Verkeer en buitenactiviteiten kunnen hiervan hinder ondervinden.
Uitleg over onweer en bliksem
Onweer ontstaat door wrijving tussen sterk stijgende warme lucht en sterk dalende koude lucht. In onweerswolken stromen sterk stijgende warme lucht en sterk dalende koude lucht vlak langs elkaar met snelheden van maximaal honderd kilometer per uur. Met die stromingen worden ook elektrisch geladen deeltjes meegevoerd, waardoor de wolk als een enorme condensator wordt opgeladen. Daardoor worden ontladingen mogelijk tussen de wolk en andere wolken of tussen de wolk en de aarde. Dit leidt tot bliksem en donder.
Bliksem en donder
Bliksem is een elektrische ontlading tussen een wolk en de grond of tussen twee wolken. Een bliksem van een wolk naar de grond wordt verticale ontlading genoemd, van wolk naar wolk horizontale ontlading. Een ontlading ontstaat bij een groot ladingsverschil dat wordt veroorzaakt door stijgende en dalende bewegingen in de wolk.
Donder wordt veroorzaakt doordat de lucht die direct grenst aan de bliksemschicht plotseling zeer sterk wordt verwarmd en daardoor zeer snel uitzet. Deze uitzetting veroorzaakt een geluidsgolf. Het geluid van de donder legt in drie seconden een afstand van ongeveer één kilometer af. Het tijdsverschil tussen bliksem en donder geeft een indicatie voor de afstand tot het onweer.
Ontstaan onweer
Zware onweersbuien ontstaan in een vochtig overgangsgebied van zeer warm (tropisch) naar veel kouder weer. Tijdens zo’n bui kan de temperatuur in minder dan een half uur 10 tot 15 graden dalen. De buien worden het hevigst als er op grote hoogte in de atmosfeer een zeer sterke wind staat (straalstroom).
Neerslag
De buienwolken kunnen uitgroeien tot ongeveer 15 kilometer hoogte. Ze bevatten een enorme hoeveelheid onderkoeld water en op grote hoogte ijskristallen. Ze kunnen dus veel neerslag opleveren. Sommige buien leveren meer dan 10 millimeter in een half uur op.
Hagel
In zo’n wolkencomplex met sterk stijgende en dalende luchtstromingen hebben de druppels een lange weg te gaan voor ze het aardoppervlak bereiken. Daardoor kunnen ze alsmaar groter worden en dat verklaart de flinke druppels of hagelstenen die uit een zware bui vallen. Zware onweersbuien kunnen hagelstenen zo groot als tennisballen produceren.
Windstoten
Buien groeperen zich vaak langs lijnen, die worden voorafgegaan door windstoten. Het gevaarlijke weer is in de lucht te herkennen aan buidelvormige wolken aan de rand van het buiengebied. De wind kan al opsteken als de eigenlijke bui nog tientallen kilometers verwijderd is. Dit is zeer verraderlijk.

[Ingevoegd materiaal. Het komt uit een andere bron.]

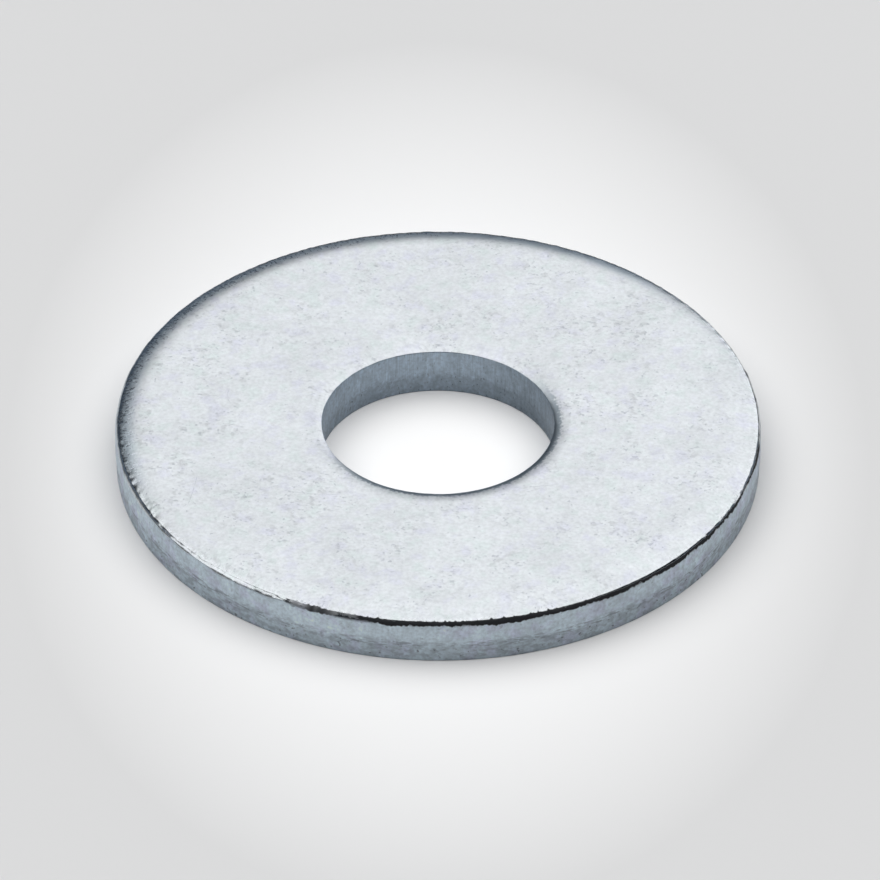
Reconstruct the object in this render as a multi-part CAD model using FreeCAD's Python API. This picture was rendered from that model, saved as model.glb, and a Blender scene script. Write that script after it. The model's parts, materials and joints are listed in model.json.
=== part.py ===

Bijzonder zware buien worden soms voorafgegaan door een rolwolk. Ook overdag kan het dan aardedonker worden. Een rolwolk wordt vergezeld door enorme en plotselinge windstoten van soms 100 tot 150 kilometer per uur.
Valwinden en windhozen
Onweer kan samengaan met valwinden en windhozen. Maar meestal blijft het bij een begin van hoosvorming in de lucht. Reikt de slurf wel tot de grond, dan is schade onvermijdelijk.